Traders looking to buy and sell hundreds of shares of stock at a fraction of a second, and at the touch of a computer key, fear one thing above all others: computer crashes.

That's why day traders rely on people like Edward Bernabeo. If a trader hits a computer glitch or needs additional information on his or her screen, Bernabeo is there immediately, fixing the problem and allowing the trader to continue the rapid buy-sell process.

"There's always going to be problems," says the 29-year-old Bernabeo. "But when a problem arises, there's always a solution. I'm dealing with people who have a lot of money on the line. The problem has to be solved."

Solving problems begins for Bernabeo every day just after 6 a.m. when the market opens. Casually clad in blue jeans and a baggy shirt, Philadelphia-born Bernabeo arrives at Westwood Stock Trading Co. greeting the traders who have already hunkered down at their dual-screen computers.

Day traders who are customers of the company, not employees buy and sell using their own money, with computers supplied by Westwood Stock. The company gets a small fee every time they make a trade.

Within five minutes of his arrival, Bernabeo is called by a customer, one of three Korean American businessmen who are in a back room doing trades. The customer's charts aren't "dynamically updating" meaning that he is unable to monitor market data in real time and unable to make decisions quickly enough. Bernabeo identifies a corrupt file, rebuilds the charts and ensures that the customer's screen includes all the necessary data.

"Want the S & P; 500? Want bond futures? Are you still following Apple?" asks Bernabeo, as he quickly responds to each answer with an addition or movement of a chart.

Within 10 minutes, the problem is solved and Bernabeo heads back toward the main floor, where five or six traders, most of whom are in shorts and T-shirts, sit transfixed to their dual screens.

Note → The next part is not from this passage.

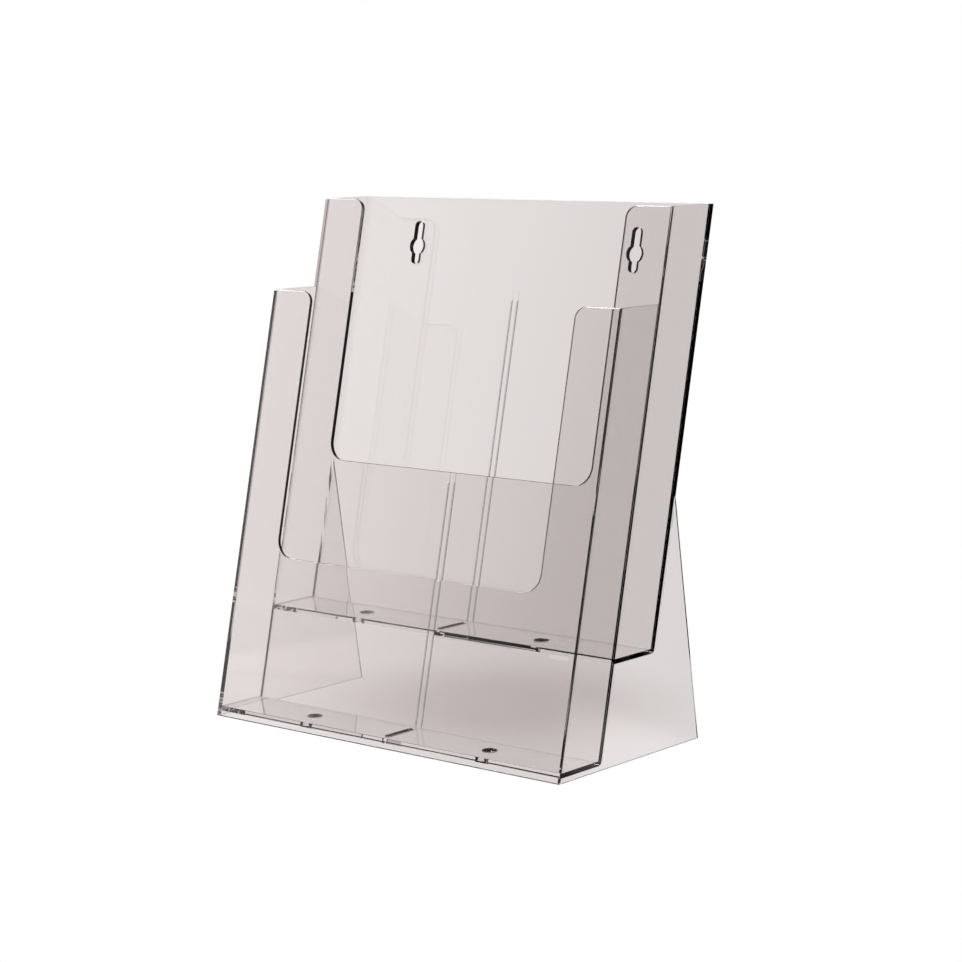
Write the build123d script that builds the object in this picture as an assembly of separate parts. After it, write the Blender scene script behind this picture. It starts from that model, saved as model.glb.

By the time Bernabeo hits the floor, a customer asks him to place a hedge position. Bernabeo picks up the phone, calls Chicago and hedges 500 shares of Amgen on the customer's account.

It's now 6:40 a.m., and Bernabeo heads to the downstairs deli for his morning cup of coffee, having been given a reprieve in his daily paperwork by Albert "Bud" Kruger, the company's president.

Bernabeo had been living in Houston, working as a stockbroker for six years and a trader for just under two, when he and some friends decided to open an office for day traders. They would work under the Nasdaq Small Order Execution System, which was started after the 1987 crash when small investors complained that they were unable to dump their stock quickly.

Because Houston already had plenty of these businesses, the friends moved to L.A. to start up Westwood Stock. In preparing their computer system, the group made up of Bernabeo, Kruger and trader Steve Kim realized how expensive it would be to hire someone for the installation.

That's when Bernabeo spoke up. Despite no formal computer instruction, he hacked around computers since he was 14, and learned wiring from doing construction work with his father.

"I said, 'I know how to do this,' " recalled Bernabeo. "They were a little reluctant at first, but they finally agreed. I hooked up the entire system."

After that, Bernabeo became known as the "computer guy" in the office, and is now relied upon for problem-solving and instructing new traders on how to use the system.

"This job can be stressful at times, but when it's stressful and has to be done immediately, (Bernabeo) responds to that," said Kruger.

While the job leaves him no time to trade (although he frequently calls in trades on behalf of customers), Bernabeo believes that his background knowledge in the business is crucial.

"You have to have a good knowledge of trading and what's going on," he said. "When a customer says, 'I'm long this stock and I'm trying to get out and this button won't work,' I know what he wants. It has to be fixed fast every second that goes by he could be losing hundreds of dollars."

The morning is going fairly well, and Bernabeo is able to sit and drink coffee for 30 minutes without a sound from his beeper. Even so, Bernabeo says that he can never be gone too long and must always eat lunch at his desk. "If it were up to Bud, I'd be chained to my desk," he jokes.

And upon arriving back in the office, it appears that Bernabeo wasn't exaggerating. A customer immediately summons Bernabeo to his computer, asking him to add a chart that shows stock prices over the last three months.

Within five minutes, the chart is added.

"We always bring the people what they want," laughs Bernabeo.